In the present study, we assessed the cognitive deficits in 22 PD and 18 DT patients using a recognition memory test during DBS surgery, and correlated the results with preoperative assessments. To the best of our knowledge, no other research has compared the cognitive behavior of PD and DT patients in the OR using a modern trial-based quantitative method. The test used in our study was a continuous recognition memory test, and thus, the accuracy of the test can to some extent roughly reflect episodic memory function, which are memories of day-to-day events of life6. Our results showed that in both PD and DT patients, the percentage of patients whose MoCA scores fell in the range of mild dementia was approximately 16–18%, which is higher than the estimated proportion of dementia in the general population (5–8%)33,34. This finding is in accordance with previous studies that have reported recognition memory impairment in PD patients6,35 and shows that cognitive impairment may exist in DT patients.

The memory test failed to detect significant differences between the PD and DT patients, either by comparison of test accuracy between the entire PD and DT groups or by comparison of test accuracy in the subgroups defined by the MoCA scale28,29 (Fig. 3). That is, our data showed that the memory test performance of DT patients and PD patients who fell in the same MoCA category was equal during the operation. This is important because PD and DT are physiologically and pathologically different. To reveal the underlying mechanisms, comparing neuronal activity in the basal ganglia between PD and DT patients in experimental brain research conditions may be a good attempt, and our data support this idea because the memory behavior between the PD and DT patients was comparable.

The MoCA and MMSE scales are widely used screening assessments for detecting cognitive impairments in multiple neurodegenerative diseases28. Our data show that the intraoperative test accuracy correlated well with the preoperative MoCA and MMSE scores, suggesting that the intraoperative memory test can, to some extent, roughly reflect the cognitive conditions. In other words, it can be used as a quick cognition assessment tool during surgery. It is not clear whether DBS influences cognition, and previous studies have reported contradictory results3,20,36,37. With such a quick assessment method, it is convenient to test the patients under local anesthesia during DBS surgery and determine whether there are dramatic changes in the patient’s cognitive performance. This is similar to the effect of routine intraoperative test stimulation on motor function.

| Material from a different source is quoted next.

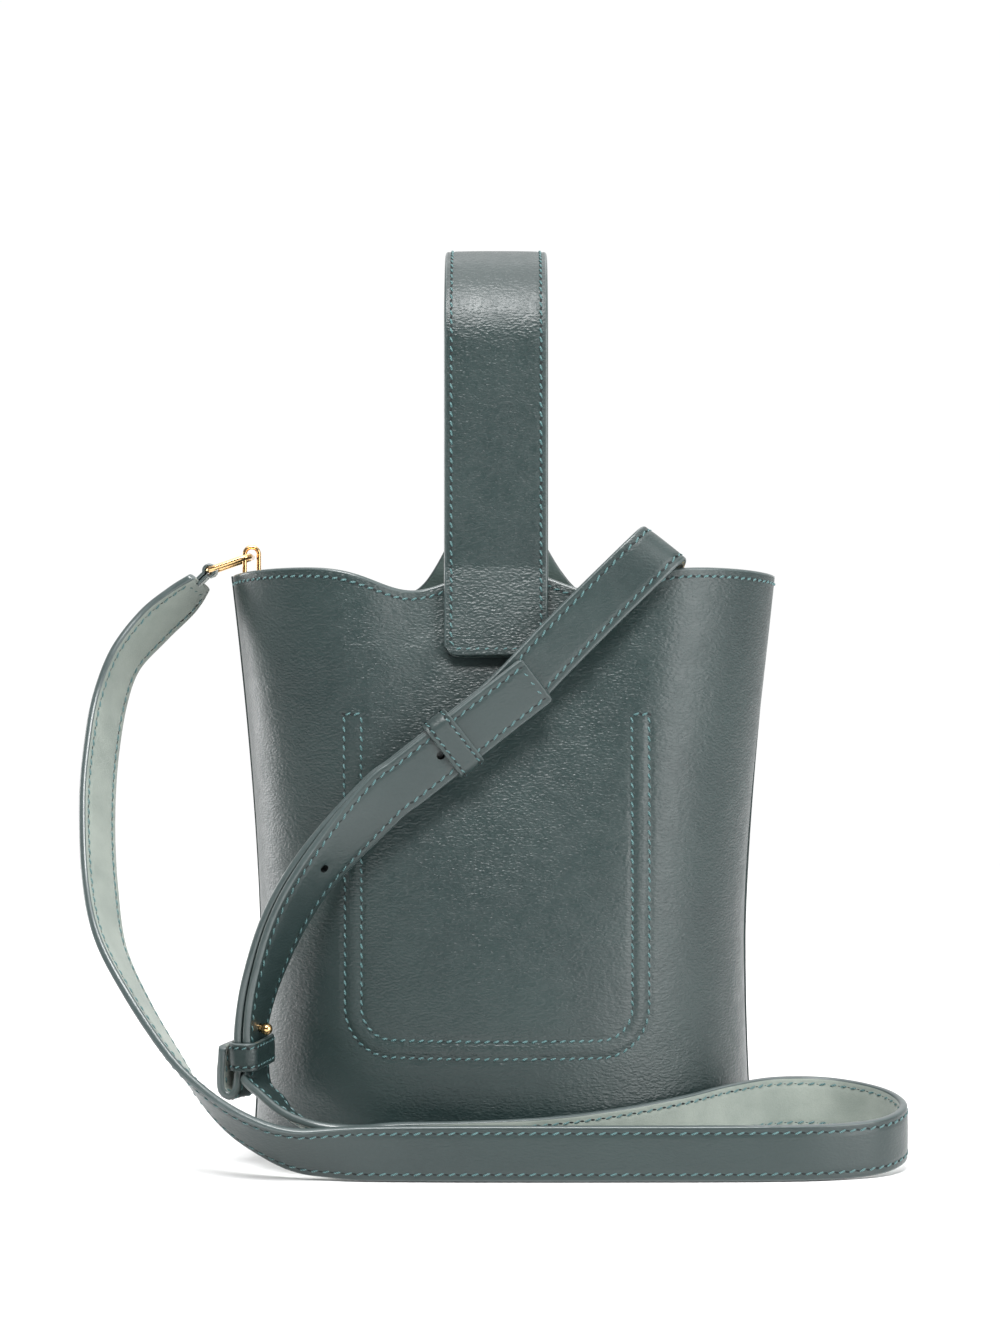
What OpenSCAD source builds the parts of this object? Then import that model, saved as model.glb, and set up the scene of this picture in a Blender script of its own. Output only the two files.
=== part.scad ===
// Leather bucket bag with one top handle and a two-part shoulder strap closed by a stud.
// Millimetres, +Z up. Origin: centre of the base underside. The front panel,
// which carries the sewn handle patch and the pocket stitching, faces -Y.

/* [Body] */
// Height of the rim at its highest, near the side corners
rim_h = 209.6; // [200:0.2:215]
// Half-width of the bag at its waist
waist_half_w = 88.5; // [86:0.5:90]
// How much the mouth flares beyond the waist, each side
mouth_flare = 11; // [9:0.5:12]
// Half-depth of the bag at the base
base_half_d = 64; // [62:0.5:65]
// How much the half-depth shrinks from base to rim
depth_taper = 11; // [10:0.5:12]
// Share of the mouth's depth taken up by the pinch at the handle
pinch = 0.32; // [0.31:0.005:0.33]

/* [Leather] */
// Thickness of the outer leather
leather_t = 1.8; // [1.4:0.1:2.0]
// Thickness of the lining
lining_t = 0.8; // [0.6:0.1:0.9]
// Air left between layers
layer_gap = 0.3; // [0.2:0.1:0.4]

/* [Handle] */
// Width of the handle strap
handle_w = 37; // [30:1:40]
// Thickness of the handle strap, two layers of leather
handle_t = 3.5; // [3:0.1:4]
// Height of the handle's top above the base
handle_top_z = 326; // [315:1:340]
// How far the handle stands to one side of the bag's middle plane
handle_x = -2.5; // [-4:0.1:0]
// Height at which the handle starts to flex above the rim
handle_root_z = 223; // [221:1:226]
// Lowest edge of the sewn handle patch on the front panel
patch_bottom_z = 177.5; // [175:0.5:185]

/* [Shoulder strap] */
// Width of the shoulder strap
strap_w = 19; // [17:0.5:19.5]
// Thickness of the shoulder strap
strap_t = 3; // [2.4:0.1:3.1]
// Radius of a strap hole
hole_r = 1.5; // [1.4:0.1:1.8]
// Radius of the ball on the stud
ball_r = 2.1; // [1.8:0.1:2.4]
// Wall of the leather keepers
keeper_t = 1.5; // [1.2:0.1:1.8]
// Height of the keepers along the strap
keeper_h = 10; // [8:0.5:11]

/* [Rings] */
// Radius of the strap ring's wire
ring_wire_r = 1; // [0.9:0.1:1.3]
// Width of the strap ring between its sides' axes
ring_side_w = 17; // [16.5:0.5:17.5]
// Radius of the small link's wire
link_wire_r = 0.8; // [0.6:0.1:0.8]
// Running clearance between the ring's bar and the strap loop
ring_clearance = 0.1; // [0.05:0.01:0.1]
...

If the test accuracy clearly decreases from preoperative accuracy, it is reasonable to consider the necessity of adjusting the coordinates of the target.

A minor finding from our study was that the intraoperative test accuracy was equal to the preoperative test accuracy. This finding confirms that patient performance may not be greatly influenced in the OR during awake surgery by the setting of the OR and by the surgical procedures.

Our study has some limitations. In the test, only basic recognition memory function was assessed, and therefore, the results are not sufficient to detect changes in other cognitive domains. The test can only be taken as a rough reflection of cognition. Another limitation of our study is that the comparison of cognitive performance during DBS surgery between Parkinson’s disease and dystonia patients is slightly doubtful. However, we believe it is reasonable to do so because the overall clinical characteristics of these patients were balanced, including age, disease duration, education, preoperative cognitive assessments, surgical procedures, settings, etc. Moreover, the population in each group was not very large, and thus the patients in the STN and GPi groups were not separately analyzed. Therefore, a better-designed standardized experiment needs to be performed to overcome these issues.

In conclusion, our data suggest that the performance of DT patients is generally comparable to that of PD patients during DBS surgery, and the results of the intraoperative memory test correlate with the preoperative MoCA and MMSE scores.